Over the last two decades the development of youth sports has reflected the popularity of professional sports in our society. Sports are highly popular with American children. At least 25 million American girls and boys participate in at least one organized sport each year. Critics estimate that as many as 73 percent quit sports by age thirteen. Most teens quit because they aren’t having any fun anymore. The reasons why is the parents and coaches putting extra pressure on them over competitiveness. Children join sports at a young age, and it is usually the parent who decides what sport the child will play. Parents are often very involved in their child’s sport Some parents get more involved with the sport than the kid is. There isn’t any pressure on competition and children all have an equal chance to play. They are able to play with their friends outside the school and simply have fun, which keeps children interested and involved in their sport. As children get older they come up to a higher level in their sport, for example, from T- ball, to little league. During this time the pressure starts to kick in at the games that the parents and peers are attending. At this age the parents and coaches are starting to look at winning and they forget all about the learning experience that this is. Most coaches nowadays look for the talented kids to play for them to make them look good and make them out to be good coaches since they are winning and the parents are getting excited at the games like it is a professional sporting event held at a local stadium. Parents and the coaches should focus on the kids who are involved in all this. The leagues aren’t held for the coaches or the parents , its held for the kids. This experience is to help the youth out on their athletic skills and on their skills to handle pressure. Parents and coaches should teach the kids that the reason that they are in the league is to have fun not to turn it into a battlefield.

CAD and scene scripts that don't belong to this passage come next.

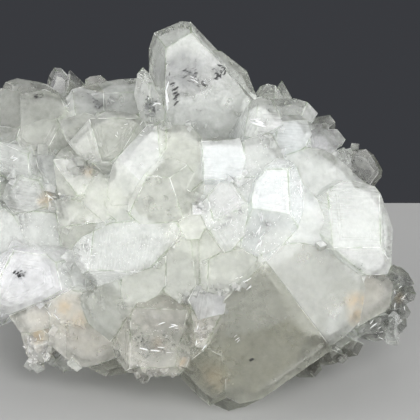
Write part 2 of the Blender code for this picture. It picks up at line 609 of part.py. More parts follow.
def tidy(mesh):
    """Cut the underside flat, drop slivers and keep the one outer shell."""
    everything = mesh.verts[:] + mesh.edges[:] + mesh.faces[:]
    cut = bmesh.ops.bisect_plane(mesh, geom=everything, dist=CUT_GAP * MM, plane_co=(0.0, 0.0, 0.0),
                                 plane_no=(0.0, 0.0, -1.0), clear_outer=True)
    rim = [item for item in cut["geom_cut"] if isinstance(item, bmesh.types.BMEdge)]
    bmesh.ops.holes_fill(mesh, edges=rim, sides=0)
    bmesh.ops.remove_doubles(mesh, verts=mesh.verts, dist=JOIN_GAP)
    bmesh.ops.dissolve_degenerate(mesh, edges=mesh.edges, dist=JOIN_GAP)
    groups = sorted(shells(mesh), key=len)
    for group in groups[:-1]:
        bmesh.ops.delete(mesh, geom=group, context="FACES")
    bmesh.ops.triangulate(mesh, faces=mesh.faces)
    bmesh.ops.recalc_face_normals(mesh, faces=mesh.faces)


def crystal_material():
    material = bpy.data.materials.new("apophyllite")
    material.use_nodes = True
    shader = material.node_tree.nodes["Principled BSDF"]
    shader.inputs["Base Color"].default_value = CRYSTAL_COLOUR
    shader.inputs["Roughness"].default_value = CRYSTAL_ROUGHNESS
    shader.inputs["IOR"].default_value = CRYSTAL_IOR
    return material


def build():
    for old in list(bpy.data.objects):
        bpy.data.objects.remove(old)
    store = bpy.data.collections.new("crystals")
    bpy.context.scene.collection.children.link(store)
    for name, length, outline, faces in SHOW_CRYSTALS:
        convex_solid(name, outlined_planes(name, length, outline, faces), store)
    for number, planes in enumerate(list(grown_crystals()) + list(foot_crystals())):
        convex_solid("grown_%03d" % number, planes, store)
    convex_solid("foot", foot_planes(), store)
    body = convex_solid("root_mass", root_planes(), bpy.context.scene.collection)

    joined = join(body, store)
    tidy(joined)
    data = bpy.data.meshes.new("apophyllite_cluster")
    joined.to_mesh(data)
    joined.free()
    data.materials.append(crystal_material())
    cluster = bpy.data.objects.new("apophyllite_cluster", data)
    bpy.context.scene.collection.objects.link(cluster)
    for piece in list(store.objects) + [body]:
        bpy.data.objects.remove(piece)
    bpy.data.collections.remove(store)


build()
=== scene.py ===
"""Looks of an apophyllite cluster: clear and milky crystals grown together on one root.

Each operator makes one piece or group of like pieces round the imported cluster. Units are metres,
+Z is up, the show side faces -Y. Places on the show side are sighted, as (across, down) steps of a
view from in front and a little above, and then dropped on the crystals.
"""

import json
import math
import random

import bmesh
import bpy
from mathutils import Matrix, Vector
from mathutils.bvhtree import BVHTree

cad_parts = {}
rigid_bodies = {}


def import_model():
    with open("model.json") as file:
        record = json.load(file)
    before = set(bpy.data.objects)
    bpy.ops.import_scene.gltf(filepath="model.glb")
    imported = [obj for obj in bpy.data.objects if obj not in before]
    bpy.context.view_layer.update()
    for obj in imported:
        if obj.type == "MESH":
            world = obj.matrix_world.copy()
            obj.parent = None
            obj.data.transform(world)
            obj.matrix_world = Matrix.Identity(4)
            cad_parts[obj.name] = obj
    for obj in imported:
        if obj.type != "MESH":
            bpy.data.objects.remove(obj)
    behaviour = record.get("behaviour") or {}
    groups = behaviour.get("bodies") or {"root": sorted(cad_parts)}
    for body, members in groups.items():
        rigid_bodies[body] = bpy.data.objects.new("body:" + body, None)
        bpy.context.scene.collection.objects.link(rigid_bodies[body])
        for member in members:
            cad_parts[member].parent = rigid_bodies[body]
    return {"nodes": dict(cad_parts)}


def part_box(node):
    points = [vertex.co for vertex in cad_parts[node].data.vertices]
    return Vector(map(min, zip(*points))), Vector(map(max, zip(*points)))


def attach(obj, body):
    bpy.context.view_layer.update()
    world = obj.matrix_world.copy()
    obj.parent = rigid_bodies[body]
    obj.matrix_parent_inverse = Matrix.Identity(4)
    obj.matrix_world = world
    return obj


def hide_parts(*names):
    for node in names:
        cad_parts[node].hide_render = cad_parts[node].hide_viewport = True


bl_info = {
    "name": "Apophyllite cluster",
    "version": (1, 0, 0),
    "blender": (4, 5, 0),
    "location": "View3D > Sidebar > Cluster",
    "description": "Models and finishes an apophyllite crystal cluster",
    "category": "Object",
}

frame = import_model()
CLUSTER = "apophyllite_cluster"
CLUSTER_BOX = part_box(CLUSTER)
CLUSTER_MESH = frame["nodes"][CLUSTER].data
MM = 0.001

# What is scattered has its own seeds, so that every run gives the same cluster
WEAR_SEED = 19
PLATE_SEED = 23
DRUSE_SEED = 7
VEIL_SEED = 5
RAGGED_SEED = 3
DARK_SEED = 11
BRIGHT_SEED = 13

# The view that the show side is sighted in
SIGHT_STEP = 0.25 * MM
SIGHT_CENTRE = 210.0
SIGHT_RISE = math.radians(22.0)
SIGHT_DISTANCE = 600.0 * MM
SIGHT_TARGET = Vector((0.0, -4.5 * MM, 35.5 * MM))
SENSOR = 36.0
VIEW_WIDTH = 105.0 * MM
CAMERA_NEAR = 10.0 * MM

# What the properties of one kind share
LENGTH = {"precision": 5, "subtype": "DISTANCE", "unit": "LENGTH"}
COLOUR = {"min": 0.0, "max": 1.0, "size": 4, "subtype": "COLOR"}


class ClusterLooks(bpy.types.PropertyGroup):
    """Sizes, numbers and colours of the cluster"""
    worn_least: bpy.props.FloatProperty(
        name="Least wear", description="Width of the least worn crystal edges",
        default=0.05 * MM, min=0.01 * MM, max=0.5 * MM, **LENGTH)
    worn_most: bpy.props.FloatProperty(
        name="Most wear", description="Width of the most worn crystal edges",
        default=0.20 * MM, min=0.01 * MM, max=0.5 * MM, **LENGTH)
    plate_height: bpy.props.FloatProperty(
        name="Plate height", description="Height of the tallest growth plates on the large facets",
        default=0.15 * MM, min=0.02 * MM, max=0.3 * MM, **LENGTH)
    heart_depth: bpy.props.FloatProperty(
        name="Heart depth", description="How far the milky heart lies under the crystals' faces",
        default=1.6 * MM, min=0.2 * MM, max=4.0 * MM, **LENGTH)
    heart_glow: bpy.props.FloatProperty(
        name="Heart glow", description="How far light spreads inside the milky heart",
        default=3.0 * MM, min=0.1 * MM, max=10.0 * MM, **LENGTH)
    seam_crystals: bpy.props.IntProperty(
        name="Seam crystals", description="Number of small crystals in the seams between the large ones",
        default=520, min=1, max=2000)
    healed_cracks: bpy.props.IntProperty(
        name="Healed cracks", description="Number of shining cracks inside the crystals",
        default=150, min=1, max=400)
    crystal_depth: bpy.props.FloatProperty(
        name="Colour depth", description="How strongly thick crystal is coloured, per metre",
        default=14.0, min=0.0, max=200.0)
    crystal_colour: bpy.props.FloatVectorProperty(
        name="Crystal colour", description="Colour that thick crystal gives to light",
        default=(0.92, 0.95, 0.88, 1.0), **COLOUR)
    peach: bpy.props.FloatVectorProperty(
        name="Peach stain", description="Colour of the warm stains",
        default=(0.93, 0.73, 0.50, 1.0), **COLOUR)
    lead: bpy.props.FloatVectorProperty(
        name="Lead stain", description="Colour of the gray stains round the dark flakes",
        default=(0.20, 0.21, 0.23, 1.0), **COLOUR)
    flake_colour: bpy.props.FloatVectorProperty(
        name="Flake colour", description="Colour of the dark flakes",
        default=(0.012, 0.012, 0.014, 1.0), **COLOUR)
    floor_colour: bpy.props.FloatVectorProperty(
        name="Floor colour", description="Colour of the plain floor",
        default=(0.58, 0.58, 0.57, 1.0), **COLOUR)
    backdrop_colour: bpy.props.FloatVectorProperty(
        name="Backdrop colour", description="Colour of the plain surroundings",
        default=(0.042, 0.044, 0.050, 1.0), **COLOUR)


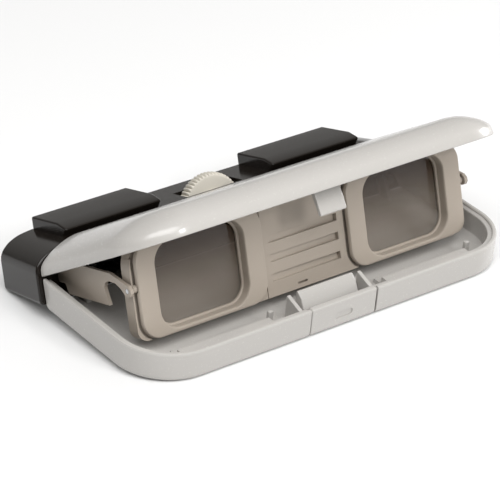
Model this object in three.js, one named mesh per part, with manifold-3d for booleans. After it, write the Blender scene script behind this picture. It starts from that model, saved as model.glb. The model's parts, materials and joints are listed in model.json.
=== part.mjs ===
// Folding opera glass: a black ocular housing with a focus wheel, and a white lid and tray
// that spring apart to stand up a panel with two large square objective lenses.
// Millimetres. Built around the fold axis: +X along the fold axis, +Y towards the oculars,
// +Z up out of the lid. The whole glass is then pitched so that it stands on the rear edge
// of its housing and the front edge of its tray, with its lowest point at Z = 0.
import * as THREE from 'three';
import { mergeVertices } from 'three/addons/utils/BufferGeometryUtils.js';
import Module from 'manifold-3d';

const wasm = await Module();
wasm.setup();

// ---------- driving dimensions ----------
const LENS_SPACING = 62; // between the two optical axes
const GAP = 0.35; // running gap between neighbouring pieces

const TRAY_OPEN = 18.8; // degrees that the tray hangs below the housing
const LID_OPEN = 17.2; // degrees that the lid stands above it
const STAND_PITCH = 14.2; // degrees that the housing leans back when the glass stands

const HOUSING_HALF = 57.6; // half width at the front
const HOUSING_TAPER = 2.0; // narrower at the back by this much on each side
const HOUSING_DEPTH = 18.8;
const HOUSING_TOP = 6.3;
const HOUSING_BOTTOM = -6.75;
const HOUSING_WALL = 1.5;

const HOOD_INNER = 17.2; // nearest edge of a hood to the middle
const HOOD_OUTER = 45.4;
const HOOD_TOP = 9.25;
const HOOD_FRONT = 7.6;
const HOOD_NOSE_Y = 3.9;
const HOOD_NOSE_Z = 8.2;

const TRAY_HALF = 56.2;
const TRAY_DEPTH = 44.0;
const TRAY_RADIUS = 14.3;
const TRAY_HEIGHT = 7.64;
const TRAY_WALL = 1.7;
const TRAY_FLOOR = 1.4;

const LID_HALF = 56.4;
const LID_DEPTH = 46.0;
const LID_RADIUS = 14.1;
const LID_TOP = 7.5;
const LID_WALL = 1.3;

const PANEL_HALF = 50.1;
const PANEL_FRONT = -28.15;
const PANEL_BACK = -24.8;
const PANEL_TOP = 11.0;
const PANEL_BOTTOM = -13.0;
const PANEL_TOP_RADIUS = 6.5; // clears the shoulders of the lid while it closes
const PANEL_LOW_RADIUS = 3.0;
const PIVOT_Y = -28.0; // axis that the panel turns on
const PIVOT_Z = 0.0;
const PIVOT_RADIUS = 0.55;
const PIVOT_BOSS = 0.95;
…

By means of sports, children learn to contend with losing as well as winning without gloating or excessive celebration. Kids now think of losing as a sign of humiliation. But losing can benefit children. Losing can be used as fuel for persistence and the determination to work harder so that you won’t be in the same position again. Like high school basketball. It doesn’t feel so good when your team is at the end of its season and you know that you aren’t making the tournament and others are making a run at a title while you have to sit in the audience looking at teams that are in the tournament that you know that you could beat but have to sit there and “wait until next year”. That feeling is a feeling that no person who has ever been in that situation will ever forget. That feeling would drive you to practice during the off-season and it would cause you to encourage your teammates to practice with you so that you won’t have that feeling again come the following season.
Participating in organized sports can benefit children. Well-organized athletic programs can provide and safe place where children could enjoy their free spare time. Instead of roaming the streets and basically looking for trouble, the children would be in school doing something that they are more comfortable doing and it is supervised. They don’t have to go home and sit and eat junk food and play video games all day or they don’t have to go to a job that they are only at because they want money to buy some clothes or to save up to buy a car. They can do something that they enjoy doing and it uses exercises with it also. Organized sports help children intimingle, provoke mental and physical development, build self-esteem and strengthen family bonds.